Montaserbelah Hamdi Hamdan Alshawwa, de 34 anos, ou simplesmente Montaser, como é conhecido no Acre, tem contado os anos, os meses e os dias desde que aqui chegou, fugindo da guerra na sua terra natal. São 8 anos, 9 meses e 14 dias completados nessa quarta-feira, 29, que marca o Dia de Solidariedade ao Povo Palestino, uma data criada pela Organização das Nações Unidas, em 1977.
Gerente de um restaurante em Rio Branco, Montaser aproveitou o simbolismo do dia para ir à Assembleia Legislativa do Acre (Aleac), onde obteve o tempo de cinco minutos para se manifestar a respeito da sua angústia com a situação dos familiares na Faixa de Gaza, apesar de não ter tido a atenção que desejava. “Havia muita gente, mas quando eu subi, desceram”, reclamou.
O palestino disse que apesar da pouca atenção recebida dos presentes, conseguiu deixar a sua mensagem e registrou que a atual presidência da casa parlamentar tem lhe prestado muita ajuda na tentativa de conseguir, junto ao Itamaraty, trazer seus pais para perto dele, inclusive com o envio de um documento de caráter oficial à diplomacia brasileira.
Em cerca de 10 minutos de conversa por telefone, o palestino relatou ao ac24horas um pouco do horror que tem chegado até ele, vivido por familiares, muitos dos quais já tiveram as vidas ceifadas pela guerra.
Até a última atualização que teve, já eram 48 parentes mortos, além de um irmão desaparecido, ainda no começo do conflito. “São tios, tias e primos, que estão no centro dos bombardeios. Está tudo destruído lá e não tivemos mais notícias de meu irmão. Ele tem família, mulher e quatro filhos, que estão bem, mas de meu irmão ninguém tem notícias”, contou.
Nesse momento, Montaser luta para que o Itamaraty consiga inserir os nomes dos familiares mais próximos na lista para deixar a região rumo ao Brasil – o pai, a mãe, a cunhada e um sobrinho de quatro anos. “Meu pai tem 64 anos e minha mãe 63. São idosos e estão com problemas de saúde. Eles estão cansados, pois a situação está muito complicada. Eu falei com eles hoje, depois de 18 dias sem conseguir nenhum contato”, explicou.
Montaser também disse que a ajuda humanitária que tem entrado em Gaza não tem chegado efetivamente até a área em que seus pais estão.
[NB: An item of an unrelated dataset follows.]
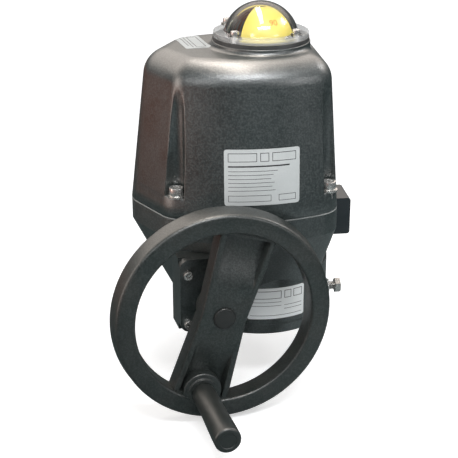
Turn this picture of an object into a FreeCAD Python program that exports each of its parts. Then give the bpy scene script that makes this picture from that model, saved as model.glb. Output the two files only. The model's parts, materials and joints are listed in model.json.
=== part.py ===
import FreeCAD
import Part

import math
import os

import Sketcher

# Electric quarter-turn valve actuator with an emergency handwheel.
# Millimetres, +Z up. The origin is the centre of the valve flange's lower face,
# on the output axis, and -Y is the side with the front label.
# The handwheel drives a worm; its axis is turned in plan by wheel_skew.

SIZES = {
    # Cast base: round foot with the valve flange, taper and joint rim
    "base_radius": 67.5,
    "foot_lip": 0.8,
    "foot_height": 9.0,
    "ledge_height": 56.5,
    "neck_radius": 66.0,
    "rim_bottom": 101.0,
    "joint_height": 121.0,
    "base_wall": 6.0,
    "floor_thickness": 14.0,
    "well_radius": 57.6,
    "bearing_step": 58.0,
    "bearing_plate_thickness": 6.0,
    "taper_foot": 24.0,
    "taper_scale": 0.68,
    # Plan outline of the rim and the cover's open edge
    "outline_left": 120.0,
    "outline_left_half": 16.0,
    "corner_left": 95.5,
    "corner_right": 67.0,
    "corner_half": 62.5,
    "front_radius": 160.0,
    "corner_round": 28.0,
    # Cover: a drafted shell with a crowned top and four screw pockets
    "cover_top": 266.0,
    "cover_wall": 5.0,
    "cover_roof": 7.0,
    "crown_scale": 0.865,
    "crown_round": 22.0,
    "crown_inside_round": 14.0,
    "pocket_radius": 9.6,
    "pocket_top_radius": 7.6,
    "pocket_top": 243.0,
    "pocket_floor": 20.2,
    "pillar_wall": 5.5,
    "cover_gasket_thickness": 1.0,
    "screw_left": 86.0,
    "screw_right": 56.0,
    "screw_half": 61.0,
    "cover_screw_radius": 4.0,
    "cover_screw_head": 6.5,
    "cover_screw_reach": 16.0,
    "washer_radius": 8.0,
    "washer_thickness": 1.6,
    # Position window and its seat
    "seat_radius": 46.0,
    "seat_height": 5.5,
    "window_bore": 33.5,
    "window_gasket": 3.5,
    "window_flange": 44.5,
    "window_flange_thickness": 5.0,
    "window_ball": 35.5,
    "window_wall": 2.5,
    "window_boss_radius": 5.5,
    "window_boss_height": 4.0,
    "window_screw_circle": 40.0,
    "window_screw_radius": 2.0,
    "window_screw_head": 3.6,
    "window_screw_reach": 17.0,
    # Position indicator
    "indicator_gap": 1.6,
    "indicator_low": 262.0,
    "indicator_shell": 2.5,
    "sector_thickness": 1.2,
    "sector_half_angle": 52.0,
    "sector_turn": 8.0,
    "fin_pitch": 11.0,
    "pole_radius": 7.0,
    # Output drive, worm wheel and stops
    "drive_square": 22.0,
    "drive_depth": 26.0,
    "drive_radius": 24.0,
    "drive_flange": 30.0,
    "drive_foot": 1.0,
    "drive_flange_low": 14.5,
    "seal_height": 3.0,
    "key_size": 6.0,
    "drive_top": 70.0,
    "running_gap": 0.05,
    "bush_wall": 3.0,
    "cam_shaft_radius": 6.0,
    "centre_distance": 67.3,
    "worm_height": 47.2,
    "wheel_teeth": 44.0,
    "wheel_width": 15.0,
    "gear_module": 2.5,
    "stop_height": 33.5,
    "stop_offset": 38.0,
    "stop_tip": 6.5,
    "stop_arm_reach": 47.0,
    "stop_arm_width": 12.0,
    "stop_plate": 9.0,
    "stop_screw_radius": 4.0,
    "stop_screw_end": 69.5,
    "stop_head_thickness": 5.3,
    "stop_head_flats": 13.0,
    "stop_nut_thickness": 6.5,
    "stop_boss_radius": 9.0,
    "stop_boss_front": 57.0,
    "stop_boss_back": 62.5,
    # Valve flange holes
    "flange_big_circle": 102.0,
    "flange_big_hole": 4.5,
    "flange_small_circle": 70.0,
    "flange_small_hole": 3.5,
    "flange_hole_depth": 12.0,
    # Worm line
    "wheel_skew": 8.5,
    "worm_root": 10.0,
    "worm_outside": 13.6,
    "worm_turns": 6.0,
    "worm_shaft_radius": 8.0,
    "worm_tube_radius": 22.0,
    "worm_tube_bore": 14.5,
    "worm_tube_back": 56.0,
    "worm_back_bearing": 43.5,
    "worm_front_bearing": 58.0,
    "bearing_width": 9.0,
    "gearbox_face": 68.0,
    "gearbox_half": 31.0,
    "gearbox_low": 30.0,
    "gearbox_high": 42.0,
    "plate_thickness": 8.0,
    "plate_round": 8.0,
    "plate_screw_side": 24.0,
    "plate_screw_up": 28.0,
    "plate_screw_down": 22.0,
    "plate_screw_radius": 2.5,
    "plate_screw_head": 4.25,
    # Handwheel
    "wheel_front": 120.0,
    "rim_radius": 102.5,
    "rim_front_radius": 99.5,
    "rim_inner": 82.0,
    "rim_depth": 22.0,
    "rim_round": 2.5,
    "bar_angle": 17.0,
    "bar_half": 27.0,
    "bar_waist": 21.5,
    "bar_flange": 6.0,
    "bar_recess": 3.5,
    "trough_start": 34.0,
    "trough_ramp": 20.0,
    "web_recess": 16.0,
    "web_thickness": 7.0,
    "hub_radius": 19.0,
    "hub_back": 84.0,
    "cap_radius": 11.0,
    "cap_thickness": 3.0,
    "crank_circle": 74.0,
    "crank_boss_radius": 18.0,
    "crank_boss_rise": 1.0,
    "grip_length": 84.0,
    "grip_radius": 12.0,
    "grip_waist": 10.2,
    "spindle_radius": 5.0,
    # Hand gear train and motor, behind the worm
    "train_start": 28.0,
    "train_gap": 2.0,
    "train_width": 8.0,
    "train_module": 1.0,
    "worm_gear_teeth": 32.0,
    "idler_teeth": 48.0,
    "pinion_teeth": 16.0,
    "gear_plate_half": 18.0,
    "gear_plate_thickness": 4.0,
    "gear_plate_top": 98.0,
    "motor_radius": 24.0,
    "motor_length": 58.0,
    "motor_shaft_radius": 3.0,
    # Inside the cover
    "chassis_height": 104.0,
    "chassis_thickness": 2.5,
    "chassis_left": 34.0,
    "chassis_right": 54.0,
    "chassis_half": 50.0,
    "pillar_radius": 4.0,
    "cam_radius": 14.0,
    "cam_thickness": 6.0,
    "cam_pitch": 10.0,
    "cam_start": 122.0,
    "switch_length": 20.0,
    "switch_width": 10.0,
    "switch_height": 7.0,
    "board_thickness": 1.6,
    "board_half": 38.0,
    "board_height": 62.0,
    # Cable entry box on the right
    "box_left": 48.0,
    "box_right": 92.5,
    "box_front": 4.0,
    "box_back": 44.0,
    "box_low": 70.0,
    "box_high": 108.0,
    "box_round": 3.0,
    "entry_radius": 8.0,
    "entry_bore": 5.0,
}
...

Segundo ele, ainda ocorre que pessoas recebem os donativos e vendem para comprar outras coisas. “O que tem mais chegado lá para eles é água e tecidos que são usados para quando alguém morre”, esclarece.
Perguntado diretamente sobre o conflito entre judeus e palestinos, ele disse pensar que, talvez, a dimensão tomada pelo atual conflito ajude a resolver a Questão da Palestina. “Que dessa vez seja diferente e mude alguma coisa. Mesmo com todas as perdas, mas que resulte em uma posição do mundo para com a Palestina”, pontuou.
Sobre o Hamas, Montaser diz que eles são representantes legítimos do povo palestino.
“Não tem como a gente negar eles, não tem como a gente expulsar eles. Às vezes, a gente não aceita algumas posições que tomavam, coisas que eles faziam, mas temos respeito. Eles não são apenas um grupo armado, são muito mais do que isso”, acrescenta.
Questionado se é concebível a convivência pacífica entre os povos, lado a lado em dois estados consolidados e mutuamente reconhecidos, ele pondera que é difícil, mas abre expectativa para essa possibilidade. “Ninguém deveria aceitar que colocassem alguém para morar na sua casa, que é sua, mas precisamos, infelizmente. O povo da Palestina precisa de paz. Tem que haver um acordo para isso”, conclui.
Nos oito anos em que está no Acre, Montaser dominou a língua portuguesa ao ponto de não ter, sequer, um sotaque pesado. Questionado sobre a sua facilidade com o idioma, ele disse que aprendeu “na tora”, demonstrando que já tem o “acreanês” na veia. O palestino é casado aqui no estado e tem uma filha acreana de cinco anos de idade.